Edna knew from the beginning that Kenyatta would one day leave for Africa:

“I have no intention of spending my old age in England,” he had told Edna. As Edna told Murray-Brown, Kenyatta was “a wily old bird. Maybe he knew he was going back to Kenya as soon as he said that”. When Kenyatta became Prime Minister, we learn that he asked Edna to stop working and suggested that she could work with children in Kenya. As Kenya became independent in December 1963, Edna was one of the special guests invited. Western press beamed her photo as she was met at the airport by Kenyatta’s “wives”. The Associated Press story said, “Mrs Jomo Kenyatta No.3 welcomed Mrs Jomo Kenyatta No. 2… and both went off happily to meet their husband — Kenya's Prime Minister.

On Edna, they said, "It is rumoured she may stay and take her place in the community”.
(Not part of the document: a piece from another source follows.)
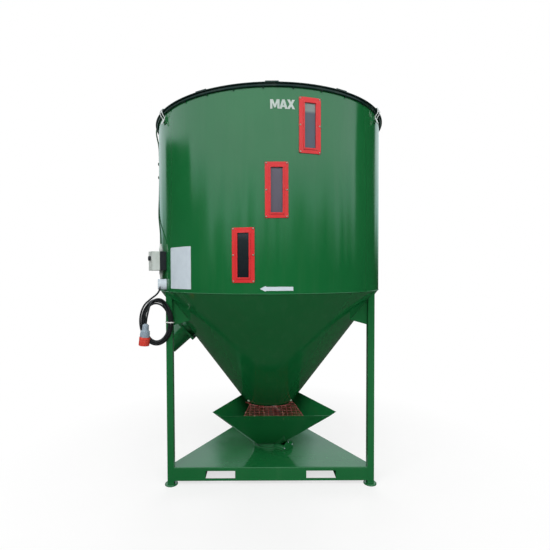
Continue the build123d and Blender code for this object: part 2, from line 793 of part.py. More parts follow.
# Latches: a body on the wall and a wire bail hooked over a catch on the edge of the lid
latch_top_z = rim_z - latch_top_below_rim
latch_foot_z = latch_top_z - latch_plate_height
latch_middle_z = (latch_top_z + latch_foot_z) / 2
catch_top_z = lid_top_z + latch_catch_height
with BuildPart() as latches:
    for azimuth in latch_azimuths:
        with BuildSketch(outward_plane(azimuth, bin_radius, latch_middle_z)):
            Rectangle(latch_plate_width, latch_plate_height)
        extrude(amount=sheet)
        with BuildSketch(outward_plane(azimuth, bin_radius, latch_middle_z)):
            Rectangle(latch_bail_width, latch_plate_height / 2)
        extrude(amount=latch_bail_radius + latch_wire / 2 - bin_radius)
        wire_z = (latch_middle_z + catch_top_z) / 2
        with BuildSketch(outward_plane(azimuth, latch_bail_radius - latch_wire / 2, wire_z)):
            for side in (-1, 1):
                with Locations((side * (latch_bail_width - latch_wire) / 2, 0)):
                    Rectangle(latch_wire, catch_top_z - latch_middle_z)
        extrude(amount=latch_wire)
        bar_radius = lid_radius - latch_catch_depth
        with BuildSketch(outward_plane(azimuth, bar_radius, catch_top_z - latch_wire / 2)):
            Rectangle(latch_bail_width, latch_wire)
        extrude(amount=latch_bail_radius + latch_wire / 2 - bar_radius)
        with BuildSketch(outward_plane(azimuth, bar_radius, (lid_top_z + catch_top_z) / 2)):
            Rectangle(latch_catch_width, latch_catch_height)
        extrude(amount=latch_catch_depth)
save(latches.part, "lid_latches")

# Switch box: a dark base on the wall, a pale cover and a knob
base_plane = outward_plane(switch_azimuth, bin_radius, switch_z)
cover_plane = base_plane.offset(switch_base_depth)
with BuildPart() as switch_base:
    with BuildSketch(base_plane):
        RectangleRounded(switch_width, switch_height, switch_corner)
    extrude(amount=switch_base_depth)
save(switch_base.part, "switch_base")

with BuildPart() as switch_cover:
    with BuildSketch(cover_plane):
        RectangleRounded(switch_width, switch_height, switch_corner)
    extrude(amount=switch_cover_depth)
save(switch_cover.part, "switch_cover")

with BuildPart() as switch_knob:
    with BuildSketch(cover_plane.offset(switch_cover_depth)):
        with Locations((0, knob_rise)):
            Circle(knob_radius)
    extrude(amount=knob_proud)
save(switch_knob.part, "switch_knob")

# Glands above and below the box, for the motor cable and the supply cable
gland_x, gland_y = polar(switch_azimuth, bin_radius + gland_reach)
switch_top_z = switch_z + switch_height / 2
switch_foot_z = switch_z - switch_height / 2
gland_top_z = switch_top_z + gland_length
gland_foot_z = switch_foot_z - gland_length
with BuildPart() as cable_glands:
    for foot_z in (switch_top_z, gland_foot_z):
        with BuildSketch(Plane.XY.offset(foot_z)):
            with Locations((gland_x, gland_y)):
                RegularPolygon(radius=gland_radius, side_count=6)
        extrude(amount=gland_length)
save(cable_glands.part, "cable_glands")


def sweep_cable(points, radius, name):
    """Round cable along straight runs joined by arcs as large as the runs allow."""
    radii = []
    for before, here, after in zip(points, points[1:], points[2:]):
        run_in = Vector(*here) - Vector(*before)
        run_out = Vector(*after) - Vector(*here)
        half_turn = radians(run_in.get_angle(run_out)) / 2
        radii.append(0.45 * min(run_in.length, run_out.length) / tan(half_turn))
    with BuildPart() as cable:
        with BuildLine() as route:
            FilletPolyline(*points, radius=radii)
        with BuildSketch(Plane(route.line @ 0, z_dir=route.line % 0)):
            Circle(radius)
        sweep(path=route.line)
    length = sum(edge.length for edge in route.edges())
    share = cable.part.volume / (pi * radius**2 * length)
    print(name, "length", round(length), "radii", [round(r) for r in radii])
    print(name, "volume over section times length", round(share, 4))
    save(cable.part, name)


# Motor cable: up from the top gland, along the wall, over the rim and across the lid
motor_cable_rows = (
    (-61.0, gland_reach, gland_top_z),
    (-61.0, gland_reach, gland_top_z + 29.5),
    (-62.5, 18.0, gland_top_z + 67.5),
    (-65.5, 13.0, gland_top_z + 113.5),
    (-70.0, 8.5, gland_top_z + 165.5),
    (-75.0, 7.5, gland_top_z + 221.5),
    (-79.5, 7.0, gland_top_z + 287.5),
    (-82.5, 6.7, gland_top_z + 365.5),
    (-84.0, 6.5, rim_z - 360.0),
    (-84.6, 6.5, rim_z - 265.0),
    (-84.4, 6.8, rim_z - 175.0),
    (-84.8, 12.0, rim_z - 100.0),
    (-85.0, 28.0, rim_z - 45.0),
    (-85.0, 39.0, rim_z),
    (-85.5, 31.0, rim_z + 35.0),
    (-86.0, 0.0, rim_z + 53.0),
    (-90.0, -45.0, rim_z + 51.0),
    (-96.0, -110.0, rim_z + 36.0),
    (-103.0, -185.0, rim_z + 17.0),
    (-110.0, -265.0, rim_z + 10.0),
)
terminal_foot_z = terminal_z - terminal_height / 2
terminal_entry_x = 22.0 - terminal_reach
motor_cable_points = [
    (*polar(azimuth, bin_radius + proud), z) for azimuth, proud, z in motor_cable_rows
] + [
    (terminal_entry_x - 257.0, motor_y - 67.0, rim_z + 12.0),
    (terminal_entry_x - 182.0, motor_y - 37.0, rim_z + 33.0),
    (terminal_entry_x - 110.0, motor_y - 14.0, rim_z + 72.0),
    (terminal_entry_x - 50.0, motor_y - 4.0, rim_z + 127.0),
    (terminal_entry_x - 12.0, motor_y, rim_z + 184.0),
    (terminal_entry_x, motor_y, terminal_foot_z - 8.0),
    (terminal_entry_x, motor_y, terminal_foot_z),
]
sweep_cable(motor_cable_points, motor_cable_radius, "motor_cable")

# Clips that hold the motor cable on the wall
clip_rows = ((-84.3, 6.5, rim_z - 312.5), (-84.5, 6.6, rim_z - 220.0))
with BuildPart() as cable_clips:
    for azimuth, proud, height in clip_rows:
        with BuildSketch(outward_plane(azimuth, bin_radius, height)):
            Rectangle(5 * motor_cable_radius, clip_width)
        extrude(amount=proud + motor_cable_radius + clip_play + clip_wall)
        with BuildSketch(Plane.XY.offset(height - clip_width)):
            with Locations(polar(azimuth, bin_radius + proud)):
                Circle(motor_cable_radius + clip_play)
        extrude(amount=2 * clip_width, mode=Mode.SUBTRACT)
    with BuildSketch(Plane.XY.offset(seam_z)):
        Circle(bin_radius)
    extrude(amount=rim_z - seam_z, mode=Mode.SUBTRACT)
save(cable_clips.part, "cable_clips")

# Supply cable: down from the bottom gland to the coil
coil_y = leg_y - leg_size / 2 - seat_gap - coil_thickness / 2
coil_front_y = coil_y - coil_thickness / 2
coil_x = -leg_x - coil_reach
coil_z = seam_z - coil_drop
supply_points = [
    (gland_x, gland_y, gland_foot_z),
    (gland_x, gland_y, gland_foot_z - 29.5),
    (gland_x - 2.5, gland_y - 6.0, gland_foot_z - 69.5),
    (gland_x - 8.0, gland_y - 14.0, gland_foot_z - 106.5),
    (gland_x - 18.0, coil_y, coil_z + 150.0),
]
sweep_cable(supply_points, supply_cable_radius, "supply_cable")

with BuildPart() as cable_coil:
    with BuildSketch(Plane.XZ.offset(-coil_y)):
        with Locations((coil_x, coil_z)):
            Ellipse(coil_half_width, coil_half_height)
            Ellipse(coil_half_width - coil_bundle, coil_half_height - coil_bundle, mode=Mode.SUBTRACT)
    extrude(amount=coil_thickness / 2, both=True)
save(cable_coil.part, "cable_coil")

# Plug lead: from the front of the coil down into the plug
plug_top = (coil_x + plug_shift[0], coil_y + plug_shift[1], coil_z + plug_shift[2])
plug_lead_points = [
    (coil_x - 14.0, coil_front_y, coil_z + 131.0),
    (coil_x - 14.5, coil_front_y - 14.0, coil_z + 126.0),
    (coil_x - 17.0, coil_front_y - 26.0, coil_z + 107.0),
    (coil_x - 23.0, coil_front_y - 32.7, coil_z + 77.0),
    (coil_x - 33.0, coil_front_y - 38.7, coil_z + 39.0),
    plug_top,
]
sweep_cable(plug_lead_points, supply_cable_radius, "plug_lead")

lean = radians(plug_lean)
plug_plane = Plane(origin=plug_top, x_dir=(0, 1, 0), z_dir=(-sin(lean), 0, -cos(lean)))
with BuildPart() as plug_body:
    with BuildSketch(plug_plane):
        Circle(plug_neck_radius)
    with BuildSketch(plug_plane.offset(plug_body_length * 0.45)):
        Circle(plug_radius - 3.0)
    loft()
    with BuildSketch(plug_plane.offset(plug_body_length * 0.45)):
        Circle(plug_radius - 3.0)
    extrude(amount=plug_body_length * 0.55)
save(plug_body.part, "plug_body")

with BuildPart() as plug_collar:
    with BuildSketch(plug_plane.offset(plug_body_length)):
        Circle(plug_radius)
    extrude(amount=plug_collar_length)
    with BuildSketch(plug_plane.offset(plug_body_length + 2 * plug_collar_wall)):
        Circle(plug_radius - plug_collar_wall)
    extrude(amount=plug_collar_length, mode=Mode.SUBTRACT)
save(plug_collar.part, "plug_collar")
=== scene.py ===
"""Looks of the vertical feed mixer: camera, cable, materials, small parts, light and floor."""

import math
import random

import bmesh
import bpy
from mathutils import Matrix, Vector


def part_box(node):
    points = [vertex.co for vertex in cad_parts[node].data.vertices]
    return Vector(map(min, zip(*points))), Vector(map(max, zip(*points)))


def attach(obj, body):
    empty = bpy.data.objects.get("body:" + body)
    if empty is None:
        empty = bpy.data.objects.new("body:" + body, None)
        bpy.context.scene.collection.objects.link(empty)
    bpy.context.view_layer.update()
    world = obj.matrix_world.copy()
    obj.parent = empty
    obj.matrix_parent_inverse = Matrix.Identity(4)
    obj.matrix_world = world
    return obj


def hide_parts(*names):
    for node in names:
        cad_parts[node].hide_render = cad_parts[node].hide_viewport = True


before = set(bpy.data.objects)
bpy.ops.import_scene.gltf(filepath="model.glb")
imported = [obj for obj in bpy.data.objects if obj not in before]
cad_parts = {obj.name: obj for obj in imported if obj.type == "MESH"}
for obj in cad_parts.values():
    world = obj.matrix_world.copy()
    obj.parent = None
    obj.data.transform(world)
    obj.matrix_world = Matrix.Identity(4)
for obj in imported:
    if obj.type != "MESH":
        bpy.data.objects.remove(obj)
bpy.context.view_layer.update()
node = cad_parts
scene = bpy.context.scene
random.seed(7)

# Driving sizes in millimetres, and azimuths in degrees from the front towards +X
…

The wire story lied to its readers, saying Kenyatta had “more than 20 children”. But Edna did not stay. She left after the celebrations as Mama Ngina took the position of Kenya's First Lady. At times, Edna felt a bit neglected, as she told Murray Brown. However, she still signed her letters as Edna Kenyatta, though she never used the name to open doors. It is unknown how race relations in Kenya would have been had Edna stayed — and more so if she had become Kenya’s First Lady. Little is known about the engineer’s daughter whom the Kenyan activist smote.

As more archives and letters emerge about her, we are slowly learning about the woman that Kenyans almost forgot.